## COLLECTED DATA
>> START
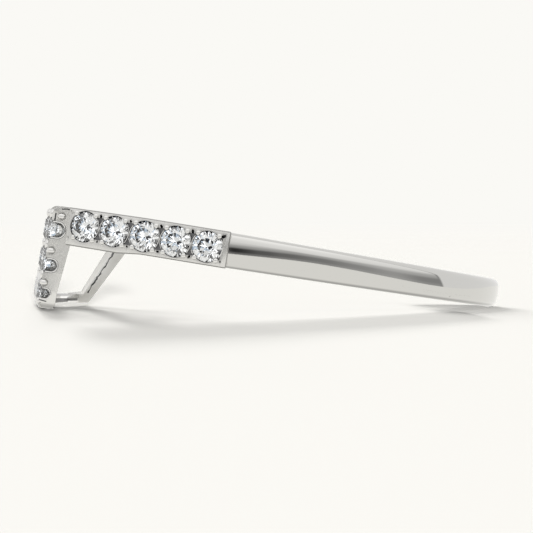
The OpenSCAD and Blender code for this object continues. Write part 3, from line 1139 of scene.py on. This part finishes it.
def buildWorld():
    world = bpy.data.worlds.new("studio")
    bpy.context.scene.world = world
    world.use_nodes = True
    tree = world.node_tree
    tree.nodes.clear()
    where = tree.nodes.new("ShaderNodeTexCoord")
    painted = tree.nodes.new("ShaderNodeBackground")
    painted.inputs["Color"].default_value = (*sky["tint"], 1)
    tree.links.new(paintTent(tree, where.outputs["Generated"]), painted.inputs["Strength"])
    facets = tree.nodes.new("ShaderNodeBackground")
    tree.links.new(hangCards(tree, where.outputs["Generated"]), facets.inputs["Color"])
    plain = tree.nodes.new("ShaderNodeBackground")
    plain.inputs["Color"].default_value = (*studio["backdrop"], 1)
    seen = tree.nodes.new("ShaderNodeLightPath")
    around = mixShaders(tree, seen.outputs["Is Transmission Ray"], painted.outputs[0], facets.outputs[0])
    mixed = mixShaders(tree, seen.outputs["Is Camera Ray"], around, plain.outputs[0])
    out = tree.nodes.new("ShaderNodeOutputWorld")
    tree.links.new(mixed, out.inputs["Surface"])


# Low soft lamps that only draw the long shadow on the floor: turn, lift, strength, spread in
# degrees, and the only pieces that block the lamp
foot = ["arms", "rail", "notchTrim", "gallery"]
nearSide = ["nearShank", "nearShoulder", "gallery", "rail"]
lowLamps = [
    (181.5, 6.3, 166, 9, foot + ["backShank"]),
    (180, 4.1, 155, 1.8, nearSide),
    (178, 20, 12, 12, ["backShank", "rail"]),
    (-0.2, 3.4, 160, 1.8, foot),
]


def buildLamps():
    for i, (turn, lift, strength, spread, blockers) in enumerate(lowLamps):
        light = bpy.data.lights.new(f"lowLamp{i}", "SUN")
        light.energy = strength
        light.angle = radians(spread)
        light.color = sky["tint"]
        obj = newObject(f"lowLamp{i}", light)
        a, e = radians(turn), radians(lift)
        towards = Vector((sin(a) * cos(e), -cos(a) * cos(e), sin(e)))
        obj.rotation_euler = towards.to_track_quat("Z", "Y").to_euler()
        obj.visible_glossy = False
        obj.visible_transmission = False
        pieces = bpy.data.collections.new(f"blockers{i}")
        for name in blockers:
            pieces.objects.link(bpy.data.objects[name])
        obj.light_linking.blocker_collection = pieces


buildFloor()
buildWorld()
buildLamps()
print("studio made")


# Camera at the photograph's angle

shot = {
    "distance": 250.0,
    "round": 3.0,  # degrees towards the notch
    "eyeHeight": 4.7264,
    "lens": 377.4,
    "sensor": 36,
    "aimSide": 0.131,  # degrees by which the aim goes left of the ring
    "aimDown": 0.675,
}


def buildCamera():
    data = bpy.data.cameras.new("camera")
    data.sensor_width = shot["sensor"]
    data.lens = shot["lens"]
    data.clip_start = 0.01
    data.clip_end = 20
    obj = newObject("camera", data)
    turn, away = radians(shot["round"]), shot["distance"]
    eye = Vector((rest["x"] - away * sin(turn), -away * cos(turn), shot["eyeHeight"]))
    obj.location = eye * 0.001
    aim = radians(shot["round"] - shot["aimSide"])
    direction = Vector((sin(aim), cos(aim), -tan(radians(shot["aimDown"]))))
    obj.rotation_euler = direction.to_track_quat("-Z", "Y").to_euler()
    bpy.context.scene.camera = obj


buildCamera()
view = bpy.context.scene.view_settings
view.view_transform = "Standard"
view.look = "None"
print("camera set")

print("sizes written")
>> END
## WORK TO COMPLETE
Write the data back out verbatim.

## WORKED ANSWER
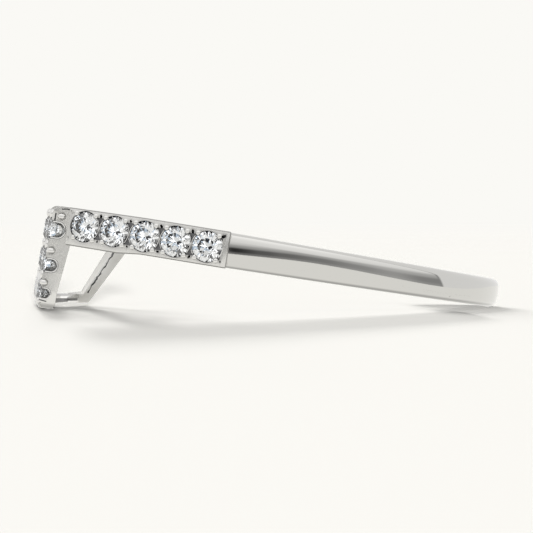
The OpenSCAD and Blender code for this object continues. Write part 3, from line 1139 of scene.py on. This part finishes it.
def buildWorld():
    world = bpy.data.worlds.new("studio")
    bpy.context.scene.world = world
    world.use_nodes = True
    tree = world.node_tree
    tree.nodes.clear()
    where = tree.nodes.new("ShaderNodeTexCoord")
    painted = tree.nodes.new("ShaderNodeBackground")
    painted.inputs["Color"].default_value = (*sky["tint"], 1)
    tree.links.new(paintTent(tree, where.outputs["Generated"]), painted.inputs["Strength"])
    facets = tree.nodes.new("ShaderNodeBackground")
    tree.links.new(hangCards(tree, where.outputs["Generated"]), facets.inputs["Color"])
    plain = tree.nodes.new("ShaderNodeBackground")
    plain.inputs["Color"].default_value = (*studio["backdrop"], 1)
    seen = tree.nodes.new("ShaderNodeLightPath")
    around = mixShaders(tree, seen.outputs["Is Transmission Ray"], painted.outputs[0], facets.outputs[0])
    mixed = mixShaders(tree, seen.outputs["Is Camera Ray"], around, plain.outputs[0])
    out = tree.nodes.new("ShaderNodeOutputWorld")
    tree.links.new(mixed, out.inputs["Surface"])


# Low soft lamps that only draw the long shadow on the floor: turn, lift, strength, spread in
# degrees, and the only pieces that block the lamp
foot = ["arms", "rail", "notchTrim", "gallery"]
nearSide = ["nearShank", "nearShoulder", "gallery", "rail"]
lowLamps = [
    (181.5, 6.3, 166, 9, foot + ["backShank"]),
    (180, 4.1, 155, 1.8, nearSide),
    (178, 20, 12, 12, ["backShank", "rail"]),
    (-0.2, 3.4, 160, 1.8, foot),
]


def buildLamps():
    for i, (turn, lift, strength, spread, blockers) in enumerate(lowLamps):
        light = bpy.data.lights.new(f"lowLamp{i}", "SUN")
        light.energy = strength
        light.angle = radians(spread)
        light.color = sky["tint"]
        obj = newObject(f"lowLamp{i}", light)
        a, e = radians(turn), radians(lift)
        towards = Vector((sin(a) * cos(e), -cos(a) * cos(e), sin(e)))
        obj.rotation_euler = towards.to_track_quat("Z", "Y").to_euler()
        obj.visible_glossy = False
        obj.visible_transmission = False
        pieces = bpy.data.collections.new(f"blockers{i}")
        for name in blockers:
            pieces.objects.link(bpy.data.objects[name])
        obj.light_linking.blocker_collection = pieces


buildFloor()
buildWorld()
buildLamps()
print("studio made")


# Camera at the photograph's angle

shot = {
    "distance": 250.0,
    "round": 3.0,  # degrees towards the notch
    "eyeHeight": 4.7264,
    "lens": 377.4,
    "sensor": 36,
    "aimSide": 0.131,  # degrees by which the aim goes left of the ring
    "aimDown": 0.675,
}


def buildCamera():
    data = bpy.data.cameras.new("camera")
    data.sensor_width = shot["sensor"]
    data.lens = shot["lens"]
    data.clip_start = 0.01
    data.clip_end = 20
    obj = newObject("camera", data)
    turn, away = radians(shot["round"]), shot["distance"]
    eye = Vector((rest["x"] - away * sin(turn), -away * cos(turn), shot["eyeHeight"]))
    obj.location = eye * 0.001
    aim = radians(shot["round"] - shot["aimSide"])
    direction = Vector((sin(aim), cos(aim), -tan(radians(shot["aimDown"]))))
    obj.rotation_euler = direction.to_track_quat("-Z", "Y").to_euler()
    bpy.context.scene.camera = obj


buildCamera()
view = bpy.context.scene.view_settings
view.view_transform = "Standard"
view.look = "None"
print("camera set")

print("sizes written")